As bereaved Courtney Humphrey prepared to sing “His Eye Is On the Sparrow,” a popular song sung at Homegoings, you hear her say that she inherited her voice from her grandfather, he would want her to sing, so as emotionally difficult as it was for her, she was going to “push through it.” (Watch here). As she crescendos and sings the lyrics “When Jesus is my portion/My constant friend is he,” a fellow mourner shouts “sing Courtney” (2:00-2:18). This shout is heard among the many “amens” and claps that let her know she was not alone in her mourning and not alone in a new life without her grandfather.
During a ceremony where time is suspended, and just about every mourner wants to stand and a give a special tribute about the deceased or sing a solo, it is important to have a structured agenda of scheduled activities. This is one of the main functions of the funeral program. The following are the elements and the ordering of a Homegoing celebration, although other Homegoings may include more and have particular elements carried out by different members of the community, and may be arranged a bit differently.
Old Testament……………………………….….. Pastor
New Testament……………………………..…….Family Member
Words of Encouragement…………………….Pastor
Solo…………………………………………….……..Friend of the family
Obituary (Read Silently)
Members of community organizations where decedent was a member
Members of volunteer organizations where decedent was a volunteer
Reading of Resolutions…………………………..….Extended Family
Solo………………………………………………….………Friend of the Family
The Homegoing is a celebration of life and the funeral program shouts this. At least one page of the funeral program is full of high-resolution color photos of the deceased posed with his/her family and friends, while it is common to have two full pages front and back.
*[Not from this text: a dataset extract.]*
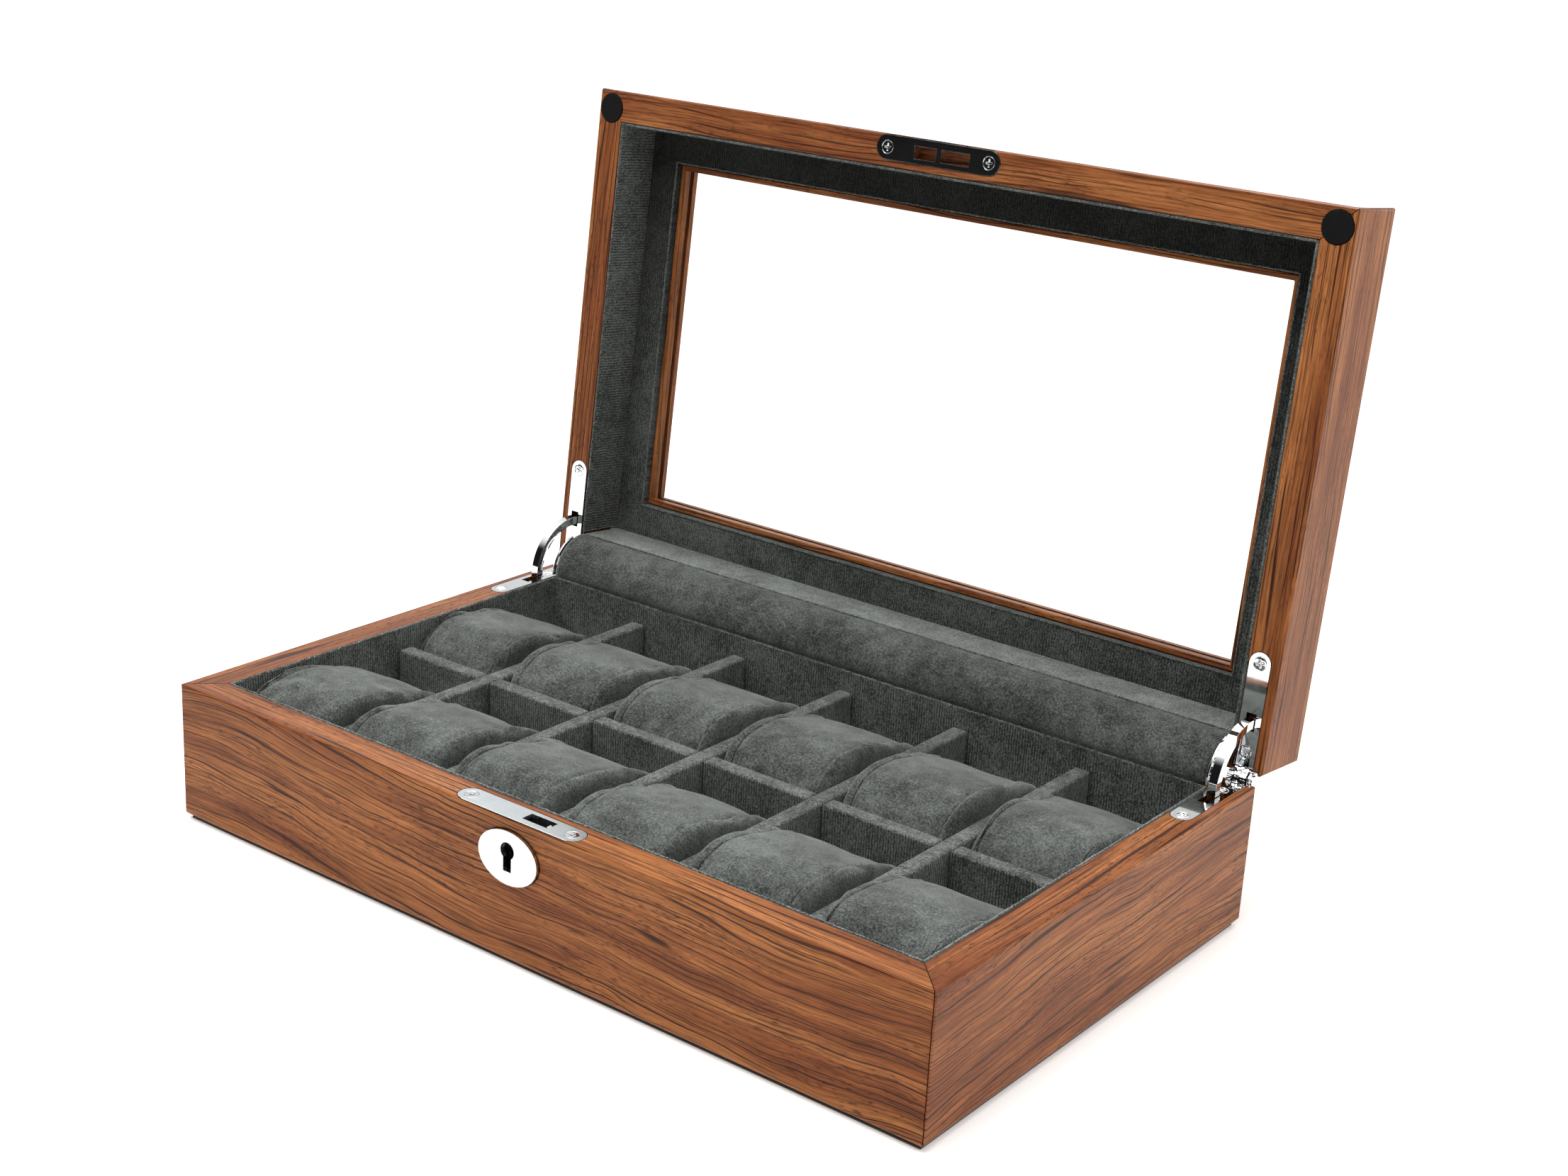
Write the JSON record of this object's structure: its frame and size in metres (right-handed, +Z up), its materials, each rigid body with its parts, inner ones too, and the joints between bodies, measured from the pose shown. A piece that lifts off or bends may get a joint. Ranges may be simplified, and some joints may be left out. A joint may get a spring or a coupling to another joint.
{
  "type": "watch box",
  "caption": "Wooden watch box with a hinged glazed lid, velvet-lined compartments with lift-out pillows, side hinges with stay arms, and a key-turned hook lock.",
  "frame": {"origin": "middle of the base's underside, on the surface that the box stands on", "axes": "+X to the right along the box's width, -Y to the front with the lock, +Z up"},
  "size_m": [0.33, 0.2517, 0.2501],
  "materials": {
    "wood": "satin lacquer over veneer",
    "panel_wood": "plain board",
    "velvet": "velvet",
    "chrome": "polished",
    "glass": "clear",
    "rubber": "matte"
  },
  "bodies": {
    "base": {"base_front_wall": "wood", "base_right_wall": "wood", "base_back_wall": "wood", "base_left_wall": "wood", "underside_felt": "velvet", "bottom_panel": "panel_wood", "floor_lining": "velvet", "base_wall_lining": "velvet", "cross_divider": "velvet", "long_divider_1": "velvet", "long_divider_2": "velvet", "long_divider_3": "velvet", "long_divider_4": "velvet", "long_divider_5": "velvet", "hinge_cover": "velvet", "left_end_plate": "chrome", "right_end_plate": "chrome", "lock_face_plate": "chrome", "lock_plate_screw_left": "chrome", "lock_plate_screw_right": "chrome", "lock_case": "chrome", "key_post": "chrome", "keyhole_escutcheon": "chrome", "left_base_leaf": "chrome", "right_base_leaf": "chrome", "left_hinge_pin": "chrome", "right_hinge_pin": "chrome"},
    "lid": {"lid_front_rail": "wood", "lid_right_rail": "wood", "lid_back_rail": "wood", "lid_left_rail": "wood", "glass_pane": "glass", "glass_bead": "wood", "lid_velvet_board": "velvet", "lid_wall_lining": "velvet", "strike_plate": "chrome", "strike_plate_screw_left": "chrome", "strike_plate_screw_right": "chrome", "left_bumper": "rubber", "right_bumper": "rubber", "left_lid_leaf": "chrome", "right_lid_leaf": "chrome"},
    "lock_hook": {"lock_hook": "chrome"},
    "left_stay_arm": {"left_stay_arm": "chrome"},
    "right_stay_arm": {"right_stay_arm": "chrome"},
    "front_pillow_1": {"front_pillow_1": "velvet"},
    "front_pillow_2": {"front_pillow_2": "velvet"},
    "front_pillow_3": {"front_pillow_3": "velvet"},
    "front_pillow_4": {"front_pillow_4": "velvet"},
    "front_pillow_5": {"front_pillow_5": "velvet"},
    "front_pillow_6": {"front_pillow_6": "velvet"},
    "back_pillow_1": {"back_pillow_1": "velvet"},
    "back_pillow_2": {"back_pillow_2": "velvet"},
    "back_pillow_3": {"back_pillow_3": "velvet"},
    "back_pillow_4": {"back_pillow_4": "velvet"},
    "back_pillow_5": {"back_pillow_5": "velvet"},
    "back_pillow_6": {"back_pillow_6": "velvet"}
  },
  "joints": [
    {"name": "lid_hinge", "type": "hinge", "parent": "base", "child": "lid", "pos_m": [0, 0.1, 0.0533], "axis": [-1, 0, 0], "range_deg": [-96, 0], "deforming": ["hinge_cover"]},
    {"name": "left_stay_pivot", "type": "hinge", "parent": "lid", "child": "left_stay_arm", "pos_m": [-0.1576, 0.10497, 0.07289], "axis": [-1, 0, 0], "range_deg": [0, 30]},
    {"name": "right_stay_pivot", "type": "hinge", "parent": "lid", "child": "right_stay_arm", "pos_m": [0.1576, 0.10497, 0.07289], "axis": [-1, 0, 0], "range_deg": [0, 30]},
    {"name": "hook_turn", "type": "hinge", "parent": "base", "child": "lock_hook", "pos_m": [0, -0.0927, 0.042], "axis": [0, -1, 0], "range_deg": [0, 47]},
    {"name": "front_pillow_1_lift", "type": "slide", "parent": "base", "child": "front_pillow_1", "axis": [0, 0, 1], "range_m": [0, 0.06]},
    {"name": "front_pillow_2_lift", "type": "slide", "parent": "base", "child": "front_pillow_2", "axis": [0, 0, 1], "range_m": [0, 0.06]},
    {"name": "front_pillow_3_lift", "type": "slide", "parent": "base", "child": "front_pillow_3", "axis": [0, 0, 1], "range_m": [0, 0.06]},
    {"name": "front_pillow_4_lift", "type": "slide", "parent": "base", "child": "front_pillow_4", "axis": [0, 0, 1], "range_m": [0, 0.06]},
    {"name": "front_pillow_5_lift", "type": "slide", "parent": "base", "child": "front_pillow_5", "axis": [0, 0, 1], "range_m": [0, 0.06]},
    {"name": "front_pillow_6_lift", "type": "slide", "parent": "base", "child": "front_pillow_6", "axis": [0, 0, 1], "range_m": [0, 0.06]},
    {"name": "back_pillow_1_lift", "type": "slide", "parent": "base", "child": "back_pillow_1", "axis": [0, 0, 1], "range_m": [0, 0.06]},
    {"name": "back_pillow_2_lift", "type": "slide", "parent": "base", "child": "back_pillow_2", "axis": [0, 0, 1], "range_m": [0, 0.06]},
    {"name": "back_pillow_3_lift", "type": "slide", "parent": "base", "child": "back_pillow_3", "axis": [0, 0, 1], "range_m": [0, 0.06]},
    {"name": "back_pillow_4_lift", "type": "slide", "parent": "base", "child": "back_pillow_4", "axis": [0, 0, 1], "range_m": [0, 0.06]},
    {"name": "back_pillow_5_lift", "type": "slide", "parent": "base", "child": "back_pillow_5", "axis": [0, 0, 1], "range_m": [0, 0.06]},
    {"name": "back_pillow_6_lift", "type": "slide", "parent": "base", "child": "back_pillow_6", "axis": [0, 0, 1], "range_m": [0, 0.06]}
  ],
  "couplings": [
    {"joint": "left_stay_pivot", "follows": "lid_hinge", "ratio": -0.3},
    {"joint": "right_stay_pivot", "follows": "lid_hinge", "ratio": -0.3}
  ]
}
My nephew Willie (pictured here), had 3 full pages of color photos that illustrated his life from when he was a little tike up until the youthful age of 28, when his life was cut short by senseless street violence. There are multiple pictures with his mother, son, girlfriend, grandparents, aunts/uncles, great aunts/uncles, cousins, and friends. This was followed up with a page that chronicled his life: listing of date and place of birth, educational background and listing of his maternal and paternal kinship network, going back 3 generations. Funeral programs serve as biographies–a way to connect the future with the past–another one of its functions. As the institution of slavery has made it extremely difficult to trace our family tree, funeral programs have served as a very important means of record keeping.
The repast is the literal feast that follows the burial or, if in the occasion the body is cremated, after the Homegoing (FYI: cremation is still comparably low in the Black American community). The food is prepared to perfection and prepared in bulk for all funeral goers to eat–and eat 2 or 3 times over. Traditionally, the food is prepared by the home church as a gift to the bereaved. At my nephew Willie’s Homegoing, not only did the church home prepare a feast that included multiple meat, vegetable and dessert options, but the very good friend of my sister Aleta (Willie’s mother) owns a BBQ restaurant and insisted on bringing food from her family’s home restaurant.
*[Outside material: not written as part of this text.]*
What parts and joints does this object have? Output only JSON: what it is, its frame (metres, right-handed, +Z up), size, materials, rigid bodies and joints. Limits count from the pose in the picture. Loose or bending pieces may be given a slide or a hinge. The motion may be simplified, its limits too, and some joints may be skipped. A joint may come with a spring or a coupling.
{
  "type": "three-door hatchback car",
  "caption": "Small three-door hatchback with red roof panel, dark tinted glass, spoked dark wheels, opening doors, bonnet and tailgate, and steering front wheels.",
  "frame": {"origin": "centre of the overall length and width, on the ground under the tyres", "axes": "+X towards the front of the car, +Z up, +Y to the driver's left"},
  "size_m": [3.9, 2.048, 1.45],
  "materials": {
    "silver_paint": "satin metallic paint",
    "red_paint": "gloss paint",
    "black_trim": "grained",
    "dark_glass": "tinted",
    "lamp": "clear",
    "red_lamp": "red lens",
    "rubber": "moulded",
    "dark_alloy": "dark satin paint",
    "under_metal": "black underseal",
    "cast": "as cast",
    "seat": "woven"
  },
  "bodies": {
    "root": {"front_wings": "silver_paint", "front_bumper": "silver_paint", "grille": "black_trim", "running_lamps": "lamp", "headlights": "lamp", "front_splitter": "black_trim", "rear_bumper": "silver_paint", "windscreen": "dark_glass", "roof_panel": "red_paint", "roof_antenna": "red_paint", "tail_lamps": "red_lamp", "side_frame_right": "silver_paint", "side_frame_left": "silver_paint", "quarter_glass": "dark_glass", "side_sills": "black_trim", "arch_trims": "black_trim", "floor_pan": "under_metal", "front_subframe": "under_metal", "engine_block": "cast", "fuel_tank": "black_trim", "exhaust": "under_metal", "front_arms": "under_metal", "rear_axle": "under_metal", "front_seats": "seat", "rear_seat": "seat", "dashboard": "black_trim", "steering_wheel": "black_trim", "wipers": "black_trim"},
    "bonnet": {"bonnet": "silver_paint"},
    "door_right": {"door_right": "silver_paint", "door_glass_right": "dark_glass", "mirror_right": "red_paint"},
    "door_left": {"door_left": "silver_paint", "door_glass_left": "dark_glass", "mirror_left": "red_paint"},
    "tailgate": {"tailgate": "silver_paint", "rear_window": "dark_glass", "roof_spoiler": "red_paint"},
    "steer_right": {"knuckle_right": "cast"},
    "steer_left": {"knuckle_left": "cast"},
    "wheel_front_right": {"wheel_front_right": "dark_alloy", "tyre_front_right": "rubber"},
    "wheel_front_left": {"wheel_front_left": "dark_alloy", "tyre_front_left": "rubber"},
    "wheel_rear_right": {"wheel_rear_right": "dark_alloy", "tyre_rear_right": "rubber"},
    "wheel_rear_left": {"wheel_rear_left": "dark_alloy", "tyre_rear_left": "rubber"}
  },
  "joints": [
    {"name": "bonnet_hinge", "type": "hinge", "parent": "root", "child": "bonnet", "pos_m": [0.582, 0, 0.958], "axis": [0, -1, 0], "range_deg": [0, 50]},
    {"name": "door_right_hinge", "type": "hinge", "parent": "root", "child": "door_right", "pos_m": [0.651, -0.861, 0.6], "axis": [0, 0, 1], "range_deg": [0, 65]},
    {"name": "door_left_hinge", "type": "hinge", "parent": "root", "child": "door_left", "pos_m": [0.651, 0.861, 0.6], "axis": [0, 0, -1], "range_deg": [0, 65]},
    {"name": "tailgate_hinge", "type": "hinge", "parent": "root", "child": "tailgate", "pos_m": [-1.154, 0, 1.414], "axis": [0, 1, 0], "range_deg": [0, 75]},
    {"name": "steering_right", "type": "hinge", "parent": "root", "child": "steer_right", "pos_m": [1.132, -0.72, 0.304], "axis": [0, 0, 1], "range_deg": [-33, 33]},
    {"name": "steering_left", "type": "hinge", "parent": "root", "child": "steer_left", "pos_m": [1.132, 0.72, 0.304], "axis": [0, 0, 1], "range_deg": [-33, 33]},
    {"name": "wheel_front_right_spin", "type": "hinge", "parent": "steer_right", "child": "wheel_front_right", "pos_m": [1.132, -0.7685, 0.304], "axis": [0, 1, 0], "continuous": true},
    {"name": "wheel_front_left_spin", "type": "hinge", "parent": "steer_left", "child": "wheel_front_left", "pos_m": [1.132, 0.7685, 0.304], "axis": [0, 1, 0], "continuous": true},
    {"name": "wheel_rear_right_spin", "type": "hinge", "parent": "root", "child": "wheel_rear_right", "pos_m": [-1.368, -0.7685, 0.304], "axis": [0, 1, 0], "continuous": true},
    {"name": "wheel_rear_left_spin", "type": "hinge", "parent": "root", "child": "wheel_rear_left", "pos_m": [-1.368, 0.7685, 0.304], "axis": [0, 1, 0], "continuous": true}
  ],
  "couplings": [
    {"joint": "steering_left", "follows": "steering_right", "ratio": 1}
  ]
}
When someone dies, appetite is usually the first thing to go. The repast, a feast shared between the bereaved, is a way to get back to eating, a way back to normalcy. It is a time of nourishment and fellowship–repairing your body with sustenance surrounding by family and friends. It is at the repast, usually the very last event in the last rites ceremonies, that there is a purposeful shift in mood, a shift to a celebration, sometimes even a party. At Davante’s repast, this is exactly what happened. The first five or six minutes of the video, as mourners are arriving to the repast, you see how folks are greeting one another and from the way that most are seeking out and hugging a middle-aged woman in the black mask wearing a black and white dress, that she is the mother of the decedent. And there is lots of conversation, laughter and joy at seeing family members and friends of family that one has not seen in a long time. This is all mixed with music and, of course, food.
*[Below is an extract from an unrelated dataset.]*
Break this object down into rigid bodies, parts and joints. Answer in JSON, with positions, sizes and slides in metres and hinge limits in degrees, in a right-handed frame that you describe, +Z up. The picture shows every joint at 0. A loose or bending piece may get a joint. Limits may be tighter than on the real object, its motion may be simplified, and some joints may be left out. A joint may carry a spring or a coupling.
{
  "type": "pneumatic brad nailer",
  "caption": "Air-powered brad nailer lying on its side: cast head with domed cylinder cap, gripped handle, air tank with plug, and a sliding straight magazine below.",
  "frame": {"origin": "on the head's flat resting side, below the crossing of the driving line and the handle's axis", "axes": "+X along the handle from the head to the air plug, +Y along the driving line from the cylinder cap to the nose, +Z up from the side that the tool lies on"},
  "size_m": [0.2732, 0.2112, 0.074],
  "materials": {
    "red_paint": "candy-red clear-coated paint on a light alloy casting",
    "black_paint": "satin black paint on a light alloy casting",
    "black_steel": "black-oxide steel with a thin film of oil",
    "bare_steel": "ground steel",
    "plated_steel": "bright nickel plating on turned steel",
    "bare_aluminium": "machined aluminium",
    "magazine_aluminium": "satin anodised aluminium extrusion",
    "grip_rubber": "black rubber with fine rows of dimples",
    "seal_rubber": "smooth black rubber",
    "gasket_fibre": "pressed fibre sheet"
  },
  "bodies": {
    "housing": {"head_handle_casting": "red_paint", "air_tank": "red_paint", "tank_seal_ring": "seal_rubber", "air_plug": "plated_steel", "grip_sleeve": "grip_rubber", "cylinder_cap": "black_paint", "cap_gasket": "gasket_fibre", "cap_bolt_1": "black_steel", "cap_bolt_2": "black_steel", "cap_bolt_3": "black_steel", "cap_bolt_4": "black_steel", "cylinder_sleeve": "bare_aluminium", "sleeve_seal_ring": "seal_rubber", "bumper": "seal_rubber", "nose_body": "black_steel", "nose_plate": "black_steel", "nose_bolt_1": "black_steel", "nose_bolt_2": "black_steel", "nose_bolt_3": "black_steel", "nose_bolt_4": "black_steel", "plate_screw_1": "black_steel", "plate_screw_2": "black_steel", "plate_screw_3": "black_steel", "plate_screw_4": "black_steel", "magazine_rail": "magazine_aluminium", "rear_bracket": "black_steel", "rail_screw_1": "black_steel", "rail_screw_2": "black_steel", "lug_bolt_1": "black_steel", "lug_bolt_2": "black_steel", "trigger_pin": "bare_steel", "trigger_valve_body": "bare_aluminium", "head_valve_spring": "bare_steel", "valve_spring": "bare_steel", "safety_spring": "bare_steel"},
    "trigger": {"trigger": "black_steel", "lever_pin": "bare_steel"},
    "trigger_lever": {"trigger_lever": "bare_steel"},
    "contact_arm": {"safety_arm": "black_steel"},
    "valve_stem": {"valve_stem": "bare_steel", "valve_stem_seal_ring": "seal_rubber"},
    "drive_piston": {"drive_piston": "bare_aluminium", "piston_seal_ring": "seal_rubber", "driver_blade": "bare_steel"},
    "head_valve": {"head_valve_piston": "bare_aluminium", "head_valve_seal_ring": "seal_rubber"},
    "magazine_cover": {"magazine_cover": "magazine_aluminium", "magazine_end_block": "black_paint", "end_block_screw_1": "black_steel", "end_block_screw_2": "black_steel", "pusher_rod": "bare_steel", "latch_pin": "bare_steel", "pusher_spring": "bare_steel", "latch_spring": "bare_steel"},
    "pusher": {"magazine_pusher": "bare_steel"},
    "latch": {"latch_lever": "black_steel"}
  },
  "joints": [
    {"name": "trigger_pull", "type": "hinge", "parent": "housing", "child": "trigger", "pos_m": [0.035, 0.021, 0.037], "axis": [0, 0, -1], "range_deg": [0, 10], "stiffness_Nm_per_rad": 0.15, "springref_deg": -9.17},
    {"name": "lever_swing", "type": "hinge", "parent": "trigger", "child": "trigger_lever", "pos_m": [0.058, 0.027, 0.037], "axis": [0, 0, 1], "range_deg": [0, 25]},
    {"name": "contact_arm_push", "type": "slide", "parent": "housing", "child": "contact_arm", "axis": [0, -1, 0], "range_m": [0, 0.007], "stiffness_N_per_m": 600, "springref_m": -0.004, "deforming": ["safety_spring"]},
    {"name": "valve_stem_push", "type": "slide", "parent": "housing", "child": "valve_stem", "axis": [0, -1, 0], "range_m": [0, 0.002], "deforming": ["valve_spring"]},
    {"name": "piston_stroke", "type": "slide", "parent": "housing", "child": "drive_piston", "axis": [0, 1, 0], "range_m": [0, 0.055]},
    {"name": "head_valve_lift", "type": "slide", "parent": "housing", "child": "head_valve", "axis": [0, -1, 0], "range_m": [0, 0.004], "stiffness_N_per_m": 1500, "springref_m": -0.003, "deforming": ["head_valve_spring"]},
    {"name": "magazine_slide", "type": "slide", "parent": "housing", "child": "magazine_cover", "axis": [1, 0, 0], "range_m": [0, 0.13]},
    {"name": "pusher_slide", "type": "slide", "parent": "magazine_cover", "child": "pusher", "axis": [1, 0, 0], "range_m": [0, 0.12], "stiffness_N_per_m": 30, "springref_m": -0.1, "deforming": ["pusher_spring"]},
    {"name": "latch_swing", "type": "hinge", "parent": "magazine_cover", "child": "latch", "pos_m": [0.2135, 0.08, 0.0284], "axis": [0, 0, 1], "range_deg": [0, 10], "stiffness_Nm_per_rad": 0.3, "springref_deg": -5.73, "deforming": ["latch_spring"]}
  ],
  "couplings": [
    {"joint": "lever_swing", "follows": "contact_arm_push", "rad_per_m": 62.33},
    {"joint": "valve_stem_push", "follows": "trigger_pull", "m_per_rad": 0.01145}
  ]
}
There is joy in meeting people who have worked, volunteered and/or gone to school with the decedent. They share their memories of the deceased again highlighting his/her importance to a bigger community.
R.I.P. T-shirts are ritualized mourning wear. Although it may not be unique to African American mourning culture, it is absolutely distinct to it. Having multiple origin stories that tie back to 1980s and 1990s urban gang culture, and the burgeoning hip-hop culture, these T-shirts feature a high-definition picture of the decedent with imagery and phrases important to his/her life and the bereaved family. The pictures are carefully picked and most likely convey an important memory to the wearer or bereaved family. On the shirt are birth/death dates as well as religious iconography to convey that the person is in heaven.
Believed to be rooted in gang culture, mainstream white society has sought to dismiss the decedents featured on mourning wear by trying to portray them as hooligans and ruffians. By putting angel wings on the deceased, and bible scriptures right alongside family nicknames, the R.I.P. T-shirt resists stereotypes that marginalize Black mourning, showing that the deceased were part of kinship networks that miss them fiercely. Usually first worn at the wake or the repast, the R.I.P. T-shirt helps to usher in a celebratory mood during the last rites events. With food in hand and fellowshipping with other bereaved family members, mourners are encouraged to remember the happy memories, starting with the one on the t-shirt.
Nothing speaks volumes about African American mourning and burial traditions like the slave cemetery. Every tradition Black folks practice today is born out of a period of enslavement that tried to crush our humanity and erase our African roots. But it was through death that we lived!
The slave cemetery, shunned by historical plantations, was the space amidst the trees, water and outskirts of the plantation that our Black ancestors claimed for themselves and their ancestors. They buried their loved ones and remembered them there. As Lynn Rainville has uncovered in her research on hundreds of slave cemeteries in Virginia, these spaces tell the important stories of African American history and culture but also American history, and therefore must be protected instead of left to rot with no financial backing from the federal government. On December 29, 2020 the U.S. Senate passed a bill, The African American Burial Grounds Network Act, that will protect and financial support the restoration and preservation of these sacred spaces.